Tra i cadaveri riconosciuti, torturati e uccisi forse nei giorni precedenti il crollo del regime, c’era quello di Mazen al Hamada, un attivista ben noto che si era rifugiato in Olanda nel 2013 e per anni (fino al 2020) si era impegnato a testimoniare pubblicamente le atrocità che aveva visto con i propri occhi e le torture che aveva subito durante la detenzione. Nel 2020 era rientrato in Siria, a causa di minacce contro alcuni suoi familiari. Nonostante le assicurazioni di “immunità” fornitegli dai Servizi di sicurezza, era stato arrestato direttamente all’aeroporto e immediatamente internato nel “mattatoio” di Saydnaya. Al suo funerale, a Damasco il 12 dicembre scorso, c’erano oltre 3 mila persone.

Tra i numerosi siriani all’estero impegnati nell’opera di documentazione dei crimini del regime va segnalato Mouaz Moustafa. Nato a Damasco, era giunto adolescente negli Usa nel 1995, con la famiglia.
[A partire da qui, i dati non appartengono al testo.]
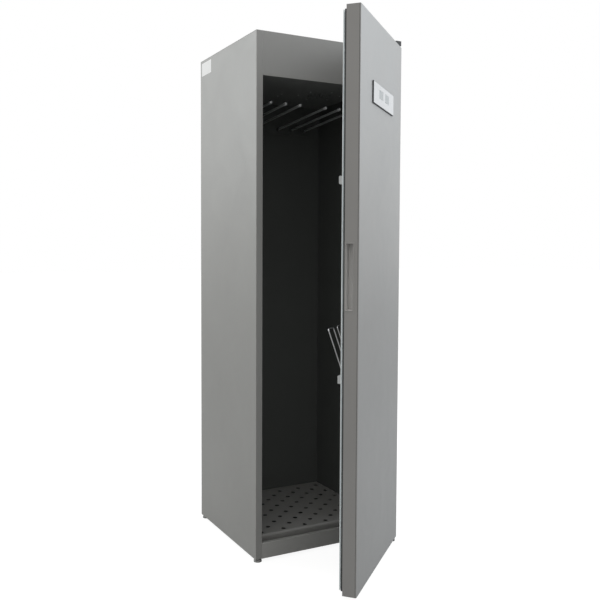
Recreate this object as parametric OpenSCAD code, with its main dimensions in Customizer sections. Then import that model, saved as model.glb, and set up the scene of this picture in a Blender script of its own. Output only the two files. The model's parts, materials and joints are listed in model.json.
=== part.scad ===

Divenuto cittadino statunitense, si è laureato in Scienze Politiche e Relazioni Internazionali ed ha lavorato per alcuni anni nello staff di 2 parlamentari dell’Arkansas e con alcune istituzioni politiche internazionali. Nel 2011 è diventato direttore esecutivo della Syrian Emergency Task Force (Setf), un’ong che si era appena costituita per sostenere, con interventi umanitari, l’opposizione siriana al regime di Assad. A Idlib, la Setf ha realizzato una scuola per orfani, un panificio e un centro di sostegno e formazione per le donne. La Seft ha inoltre curato il famoso “Rapporto Caesar” contro il regime, poi verificato e ampliato da Human Rights Watch. Il nome Caesar deriva dallo pseudonimo di un fotografo, ex ufficiale della Polizia Militare siriana, che nel 2014 riuscì a fuggire dalla Siria portando con sé, su memory card, 55 mila foto (2011-2013) di prigionieri e di vittime del famigerato mukhabarat, le forze di sicurezza che avevano, oltre a compiti di spionaggio, anche quello di reprimere il dissenso.
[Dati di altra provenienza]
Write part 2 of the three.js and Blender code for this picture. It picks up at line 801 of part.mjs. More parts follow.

Il sito della fossa individuata a metà dicembre a Qutayfah, a nord di Damasco, è stato ispezionato dalla Setf. Mouaz Moustafa, che si è recato sul posto, stima che la fossa sia profonda 6 o 7 metri, larga 4 e lunga tra i 50 e i 150 metri e che contenga migliaia di corpi.
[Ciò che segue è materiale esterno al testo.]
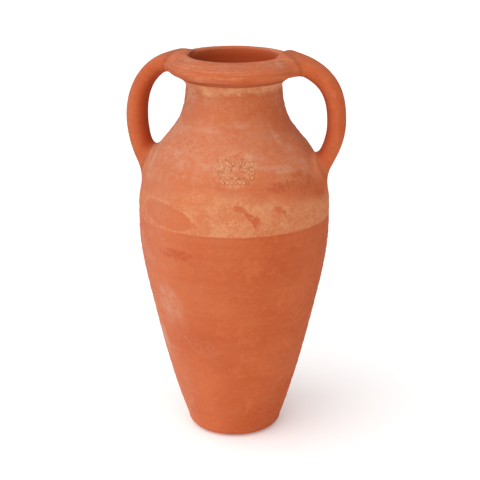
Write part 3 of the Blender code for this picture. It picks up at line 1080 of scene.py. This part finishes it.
class AMPHORA_OT_foot_dish(PieceOperator, bpy.types.Operator):
    """Turn the floor of the jar with its rounded edge"""

    bl_idname = "amphora.foot_dish"
    bl_label = "Foot Dish"

    def execute(self, context):
        pitch = self.shape.pitch
        corner = BODY_RADII[0] - FOOT_CORNER * FOOT_ROUNDNESS
        turns = np.linspace(0, math.pi / 2, 12)
        edge = np.column_stack((
            corner + FOOT_CORNER * FOOT_ROUNDNESS * np.cos(turns),
            FOOT_CORNER * (1 - np.sin(turns)),
        ))
        rim = corner - FOOT_RIM
        under = [(rim, 0.0), (rim - FOOT_RIM_SLOPE, FOOT_HOLLOW), (0.0, FOOT_HOLLOW)]
        under = evenly(np.vstack((edge[-1:], under)), pitch * 1.5)[1:]
        inside = inner_line(FLOOR + FLOOR_CORNER, FOOT_SEAM, pitch)
        floor = np.column_stack((
            inside[0, 0] - FLOOR_CORNER * (1 - np.sin(turns)),
            FLOOR + FLOOR_CORNER * (1 - np.cos(turns)),
        ))
        middle = evenly(((0.0, FLOOR), floor[0]), pitch * 1.5)[:-1]
        side = outer_line(BODY_HEIGHTS[0], FOOT_SEAM, pitch)[::-1]
        profile = np.vstack((middle, floor, inside[1:], side, edge[1:], under))
        piece = add_piece("foot_dish_clay", spun(profile, self.shape.steps, False))
        shape_clay(piece, self.shape)
        settle(piece, "lower_clay", "foot_dish")
        return {"FINISHED"}


class AMPHORA_OT_lower_wall(PieceOperator, bpy.types.Operator):
    """Throw the long tapering wall up to the belly"""

    bl_idname = "amphora.lower_wall"
    bl_label = "Lower Wall"

    def execute(self, context):
        piece = self.wall_piece("lower_wall_clay", FOOT_SEAM, BELLY_SEAM)
        shape_clay(piece, self.shape)
        settle(piece, "lower_clay", "lower_wall")
        return {"FINISHED"}


class AMPHORA_OT_shoulder(PieceOperator, bpy.types.Operator):
    """Throw the shoulder and press the stamp into it"""

    bl_idname = "amphora.shoulder"
    bl_label = "Shoulder and Stamp"

    def execute(self, context):
        stamp = Stamp()
        pitch = self.shape.pitch * 0.7
        outer = outer_line(BELLY_SEAM, NECK_SEAM, pitch)[::-1]
        inner = inner_line(BELLY_SEAM, NECK_SEAM, self.shape.pitch * 2)
        bm = spun(np.vstack((outer, inner)), self.shape.steps, True)
        self.refine(bm, stamp)
        piece = add_piece("shoulder_clay", bm)
        shape_clay(piece, self.shape, stamp=stamp)
        settle(piece, "shoulder_clay", "shoulder")
        return {"FINISHED"}

    def refine(self, bm, stamp):
        """Cuts the faces under the stamp finely and lays them on the true curve."""
        bm.faces.ensure_lookup_table()
        middles = np.array([face.calc_center_median() for face in bm.faces])
        near = stamp.window(middles)[2] & (inside_share(middles) < 0.5)
        faces = [bm.faces[index] for index in np.flatnonzero(near)]
        edges = list({edge for face in faces for edge in face.edges})
        made = bmesh.ops.subdivide_edges(bm, edges=edges, cuts=3, use_grid_fill=True)
        for vert in {v for v in made["geom_inner"] if isinstance(v, bmesh.types.BMVert)}:
            flat = vert.co.xy.normalized() * float(outer_radius(vert.co.z))
            vert.co.xy = flat


class AMPHORA_OT_neck(PieceOperator, bpy.types.Operator):
    """Throw the neck"""

    bl_idname = "amphora.neck"
    bl_label = "Neck"

    def execute(self, context):
        piece = self.wall_piece("neck_clay", NECK_SEAM, LIP_SEAM)
        shape_clay(piece, self.shape)
        settle(piece, "neck_clay", "neck")
        return {"FINISHED"}


class AMPHORA_OT_lip_ring(PieceOperator, bpy.types.Operator):
    """Turn the heavy lip"""

    bl_idname = "amphora.lip_ring"
    bl_label = "Lip Ring"

    def execute(self, context):
        line = lip_line(self.shape.pitch * 0.6)
        piece = add_piece("lip_ring_clay", spun(line, self.shape.steps, True))
        shape_clay(piece, self.shape)
        settle(piece, "neck_clay", "lip_ring")
        return {"FINISHED"}


class AMPHORA_OT_seam_coils(PieceOperator, bpy.types.Operator):
    """Press the two coils over the seams inside"""

    bl_idname = "amphora.seam_coils"
    bl_label = "Seam Coils"

    def execute(self, context):
        for name in ("foot_seam_coil", "belly_seam_coil"):
            low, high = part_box(name)
            wall = inner_line(low.z, high.z, COIL_PITCH)
            share = np.linspace(-1, 1, len(wall))
            depth = COIL_EDGE + COIL_DEPTH * np.sqrt(1 - share ** 2)
            face = wall - np.column_stack((depth, np.zeros(len(wall))))
            back = wall[::-1] + (COIL_BACK, 0)
            piece = add_piece(name + "_clay", spun(np.vstack((back, face)), self.shape.steps, True))
            self.thumb(piece, (low.z + high.z) / 2)
            shape_clay(piece, self.shape, rings=False)
            settle(piece, "inner_clay", name)
        return {"FINISHED"}

    def thumb(self, piece, seam):
        """Thumb marks along the coil's face."""
        points = coordinates(piece.data)
        turn = np.arctan2(points[:, 0], points[:, 1])
        radius = np.hypot(points[:, 0], points[:, 1])
        marks = np.round(2 * math.pi * radius.mean() / THUMB_PITCH)
        near = np.clip(1 - np.abs(points[:, 2] - seam) / THUMB_REACH, 0, 1)
        face = radius < radius.mean()
        depth = THUMB_DEPTH * near * face * (0.5 + 0.5 * np.cos(turn * marks))
        points[:, :2] *= (1 + depth / radius)[:, None]
        piece.data.vertices.foreach_set("co", points.astype(np.float32).ravel())


class AMPHORA_OT_handles(PieceOperator, bpy.types.Operator):
    """Pull the two handles"""

    bl_idname = "amphora.handles"
    bl_label = "Handles"

    def execute(self, context):
        turns = np.linspace(0, 2 * math.pi, HANDLE_FACES, endpoint=False)
        for name in HANDLES:
            form = HandleForm(name)
            piece = add_piece(name + "_clay", lofted(form.rings(turns, 2), True))
            shape_clay(piece, self.shape, rings=False, grip=handle_share)
            settle(piece, "handle_clay", name)
        return {"FINISHED"}


class AMPHORA_OT_root_collars(PieceOperator, bpy.types.Operator):
    """Wipe soft clay round the four handle roots"""

    bl_idname = "amphora.root_collars"
    bl_label = "Root Collars"

    def execute(self, context):
        turns = np.linspace(0, 2 * math.pi, COLLAR_FACES, endpoint=False)
        for name in HANDLES:
            form = HandleForm(name)
            for root, reach in (("top", self.shape.top_blend), ("foot", self.shape.foot_blend)):
                rings = collar_rings(form, root == "top", reach, turns)
                node = f"{name}_{root}_collar"
                piece = add_piece(node + "_clay", lofted(rings, False))
                shape_clay(piece, self.shape, rings=False, grip=handle_share)
                settle(piece, "handle_clay", node)
        return {"FINISHED"}


class AMPHORA_OT_stage(bpy.types.Operator):
    """Set the pale floor, the soft lights and the camera"""

    bl_idname = "amphora.stage"
    bl_label = "Stage"
    bl_options = {"REGISTER", "UNDO"}

    def execute(self, context):
        stage = context.scene.amphora_stage
        self.add_floor(stage)
        self.add_lights(stage)
        self.add_camera(stage)
        context.scene.view_settings.view_transform = "Standard"
        return {"FINISHED"}

    def add_floor(self, stage):
        """A level floor that reaches past the view, with a little light of its own."""
        bm = bmesh.new()
        bmesh.ops.create_grid(bm, x_segments=2, y_segments=2, size=8.0)
        floor = add_piece("floor", bm)
        material = bpy.data.materials.new("pale_floor")
        material.use_nodes = True
        shader = material.node_tree.nodes["Principled BSDF"]
        shader.inputs["Base Color"].default_value = colour(stage.floor)
        shader.inputs["Roughness"].default_value = 0.9
        shader.inputs["Specular IOR Level"].default_value = 0.0
        shader.inputs["Emission Color"].default_value = colour(stage.floor)
        shader.inputs["Emission Strength"].default_value = stage.floor_glow
        floor.data.materials.append(material)

    def add_lights(self, stage):
        """A wide soft key from the front left, and a sky that is brighter on that side."""
        scene = bpy.context.scene
        scene.world = bpy.data.worlds.new("studio")
        wiring = Wiring(scene.world)
        way = wiring.add("ShaderNodeTexCoord", {}, {}, "Generated")
        side = (-math.cos(LIGHT_TURN), -math.sin(LIGHT_TURN), 0.25)
        strength = stage.sky + stage.sky_rise * wiring.ramp(wiring.dot(way, side), -0.6, 1.0)
        background = wiring.tree.nodes["Background"]
        background.inputs["Color"].default_value = (1.0, 1.0, 1.0, 1.0)
        wiring.feed(background.inputs["Strength"], strength)

        light = bpy.data.lights.new("key", "SUN")
        light.energy = stage.key
        light.angle = stage.key_softness
        lamp = bpy.data.objects.new("key", light)
        scene.collection.objects.link(lamp)
        turn, rise = stage.key_turn, stage.key_rise
        towards = Vector((
            math.sin(turn) * math.cos(rise), -math.cos(turn) * math.cos(rise), math.sin(rise)
        ))
        lamp.location = towards * 2
        lamp.rotation_euler = towards.to_track_quat("Z", "Y").to_euler()

    def add_camera(self, stage):
        data = bpy.data.cameras.new("camera")
        data.sensor_width = 36.0
        data.lens = stage.camera_lens
        camera = bpy.data.objects.new("camera", data)
        turn = stage.camera_turn
        camera.location = (
            stage.camera_distance * math.sin(turn),
            -stage.camera_distance * math.cos(turn),
            stage.camera_height,
        )
        camera.rotation_euler = (
            math.pi / 2 - stage.camera_pitch, 0.0, turn - stage.camera_aside
        )
        bpy.context.scene.collection.objects.link(camera)
        bpy.context.scene.camera = camera


class AMPHORA_PT_panel(bpy.types.Panel):
    """Lists the amphora's settings and pieces"""

    bl_idname = "AMPHORA_PT_panel"
    bl_label = "Amphora"
    bl_space_type = "VIEW_3D"
    bl_region_type = "UI"
    bl_category = "Amphora"

    def draw(self, context):
        layout = self.layout
        scene = context.scene
        for group in (scene.amphora_shape, scene.amphora_clay, scene.amphora_stage):
            box = layout.box()
            for name in group.__annotations__:
                box.prop(group, name)
        for operator in OPERATORS:
            layout.operator(operator.bl_idname)


GROUPS = (AmphoraShape, AmphoraClay, AmphoraStage)
OPERATORS = (
    AMPHORA_OT_foot_dish,
    AMPHORA_OT_lower_wall,
    AMPHORA_OT_shoulder,
    AMPHORA_OT_neck,
    AMPHORA_OT_lip_ring,
    AMPHORA_OT_seam_coils,
    AMPHORA_OT_handles,
    AMPHORA_OT_root_collars,
    AMPHORA_OT_stage,
)


def register():
    for kind in (*GROUPS, *OPERATORS, AMPHORA_PT_panel):
        bpy.utils.register_class(kind)
    bpy.types.Scene.amphora_shape = PointerProperty(type=AmphoraShape)
    bpy.types.Scene.amphora_clay = PointerProperty(type=AmphoraClay)
    bpy.types.Scene.amphora_stage = PointerProperty(type=AmphoraStage)


def unregister():
    del bpy.types.Scene.amphora_stage
    del bpy.types.Scene.amphora_clay
    del bpy.types.Scene.amphora_shape
    for kind in reversed((*GROUPS, *OPERATORS, AMPHORA_PT_panel)):
        bpy.utils.unregister_class(kind)


def main():
    register()
    bpy.ops.amphora.foot_dish()
    bpy.ops.amphora.lower_wall()
    bpy.ops.amphora.shoulder()
    bpy.ops.amphora.neck()
    bpy.ops.amphora.lip_ring()
    bpy.ops.amphora.seam_coils()
    bpy.ops.amphora.handles()
    bpy.ops.amphora.root_collars()
    bpy.ops.amphora.stage()


if __name__ == "__main__":
    main()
Nei giorni scorsi sono state rinvenute, anche tramite immagini satellitari e documentazione precedentemente raccolta, altre fosse comuni. Tre, individuate nell’ultima settimana di dicembre, si trovano nei dintorni di Aleppo, a Khan al-Assal e Al-Naqarin. Conterrebbero diverse migliaia di corpi ciascuna. Non si sa, evidentemente, quante siano in totale le fosse comuni in Siria. I Caschi Bianchi (White Helmets), la famosa organizzazione umanitaria legata ai ribelli e operante prima ad Aleppo e poi a Idlib, affermano di avere notizia di almeno 13 siti, ma secondo la Commissione internazionale per le persone scomparse (Icmp), una ong con sede all’Aia, potrebbero essercene circa 66.

Secondo un altro testimone diretto, che collabora come “Caesar” con la Setf ed è noto con lo pseudonimo di “Gravedigger” (scavatore di tombe), i cadaveri scaricati dai camion anche 4 volte la settimana avevano numeri impressi sul petto o sulla fronte. Il testimone ha operato nel seppellimento delle vittime dal 2011 al 2017 sia a Najha che a Qutayfah.

Nell’intervista radiofonica del 9 dicembre 2024 (Aspen Publicradio – Usa), poco prima di partire per la Siria, il direttore del Setf, Moustafa, ha detto a proposito dei lager del regime siriano: «Immaginate i peggiori campi di concentramento, gulag, prigioni dove le persone non vedono nemmeno la luce del sole. Dove c’era una bambina di 4 anni che è stata liberata a 14 anni. Vederli uscire e sapere che ci è voluto così tanto tempo per salvarli perché il mondo stava a guardare, mi ha reso triste. Ma poi ho ricordato che poiché sono stati i siriani a liberarsi, ora possiamo decidere il nostro futuro senza alcun intervento esterno: non dagli Stati del Golfo, non dall’Iran o dalla Russia, non dall’Europa o dagli Stati Uniti o da chiunque altro. Ora i siriani possono avere l’autodeterminazione per cui hanno versato sangue e combattuto».

Chissà se in quel “chiunque altro” c’è anche la Turchia. Io spero di sì.